By far, Mecklenburg schools log the most gun charges of all NC schools
When the 23rd gun was found on a Charlotte-Mecklenburg Schools campus in December – a 10-year high for a school year not even halfway completed – it was treated like a crisis point.
Demands for action reached a crescendo and CMS accelerated plans to set up body scanners in several schools. The district also quickly rolled out an app for students to report threats.
Those measures appear to have helped. Since December, seven more firearms have been recovered on CMS campuses, though that number includes two guns found this week, one at Harding University High School and one at Coulwood STEM Academy.
But while the gun threat in CMS now looks less extreme than it did just six months ago, data obtained by The Charlotte Observer show that the district’s gun problems have persisted for more than a decade.
Mecklenburg County schools have led the state in firearms offenses on school grounds for at least each of the last 11 years, according to data provided by the state Department of Public Safety.
The state provided data on the county level, as opposed to the district level, but since CMS is the only public school district in Mecklenburg County, the vast majority of these offenses were in CMS schools.
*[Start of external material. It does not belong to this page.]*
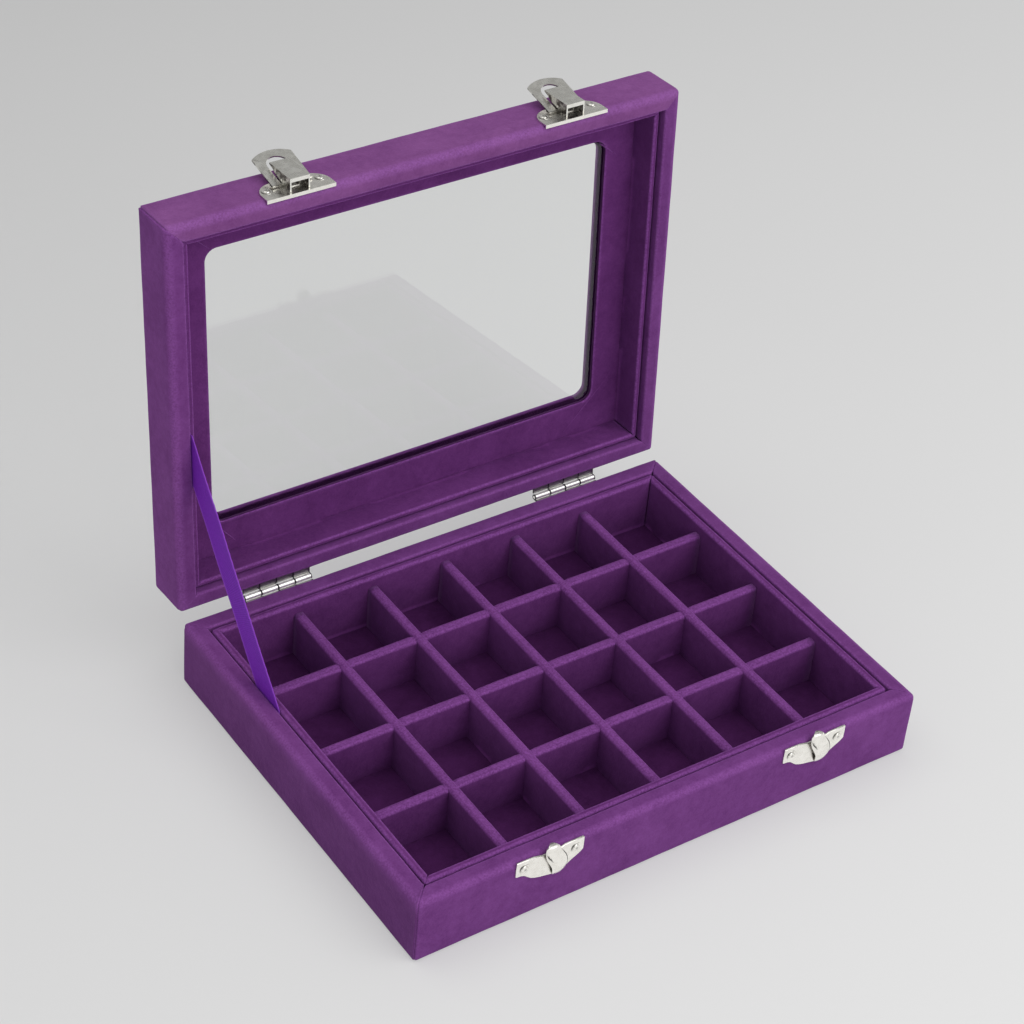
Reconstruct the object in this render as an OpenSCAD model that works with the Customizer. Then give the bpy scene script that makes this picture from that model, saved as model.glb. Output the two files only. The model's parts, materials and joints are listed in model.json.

Since the start of that year, Mecklenburg County schools have accounted for nearly 23% of all firearms offenses in North Carolina, even though CMS enrolls less than 10% of students in the state.
The Charlotte Observer sent school district officials the firearm offense data last week with several questions. The district acknowledged the questions but did not answer them. Those questions included asking the district to confirm the state’s gun data and to describe what action CMS has taken prior to this year to address the problem.
Between 2010 and 2021, Mecklenburg County schools had 323 firearm offenses, state data show. To be clear, these numbers don’t mean that 323 guns were recovered on campuses over this period. The offenses include both possession and use of a firearm on campus.
There can be multiple firearm offenses charged when only a single gun is found, according to the state Department of Public Safety.
The county with the next highest number of firearm offenses was Guilford County with 76. Wake County, home to the only district in the state with more students than CMS, had 73 firearm offenses in that span, more than four times fewer than Mecklenburg County schools.
Even when you break down these offenses by student population, CMS fares poorly.
Mecklenburg County schools averaged about 2.3 firearm offenses per 1,000 students between 2010 and 2021, according to an Observer analysis of the state’s data that is based on the most recent enrollment numbers. That was the eighth highest rate in the state. All counties with higher rates of gun offenses than Mecklenburg were small districts with fewer than 10,000 students.
Wake County schools had a rate of 0.5 gun offenses per 1,000 students, the analysis shows.
‘We’ve been very fortunate’
In light of school shooting tragedies across the country in recent years, CMS is lucky to have avoided something similar, said Nicola Bivens, a Johnson C. Smith University professor of criminology.
“We’ve been very fortunate in Charlotte that there have not been more incidents, given the number of guns that have been recovered,” she said, acknowledging a 2018 shooting at Butler High School in Matthews that killed a 16-year-old student. Authorities determined that to be a case of bullying that spun out of control.
The Charlotte Observer has asked the school district and local police multiple times since last fall about what they have learned about why students are bringing gun to campus and whether they charge students or otherwise respond when they do. Both departments have declined to discuss specifics of these cases.
The state Department of Public Safety in 2019 conducted a survey of students who brought guns onto campuses that found 75% of them did so for protection.
Bivens said that without knowing why students are bringing guns onto campus it’s hard to know exactly how to combat the issue.
“Once they identify why the guns are present, then I think they can start coming up with some type of solutions,” she said. “One gun is too many, but without knowing where they came from it doesn’t tell us anything.”
And while some measures taken by CMS to deter guns on campus – like body scanners – appear to have helped the district over the short term, experts question their long-term effectiveness.
“Those, like scanners or cameras or lockdown doors, what the research would show is that those haven’t prevented the mass shootings in schools that we’ve seen, first of all,” said Paul Smokowski, a violence-prevention researcher and founder of the North Carolina Youth Violence Prevention Center.
“Those hardening approaches keep community, keep volunteers and even keep parents out of school as much as they’re keeping guns out. But the metal detectors look good. When you walk up to them, they’re more foreboding.”
Smokowski said there are other approaches – one of which CMS is using – that can be more effective over the long term. Those can include encouraging students to be more connected and more willing to come forward when they hear of a threat.
In February, CMS launched an app called “Say Something,” which students and staff can use to report threats. All students grades 6-12 have been trained to use it and since February the district has received more than 1,000 tips through the app.
In light of the data showing Mecklenburg County schools’ persistent gun problems, Bivens said it’s important for CMS to keep working with students to improve safety.
“I can’t imagine what it’s like to send somebody to school and have them not come home, she said. “I think CMS needs to realize any day could be the day. Everybody needs to take that approach.”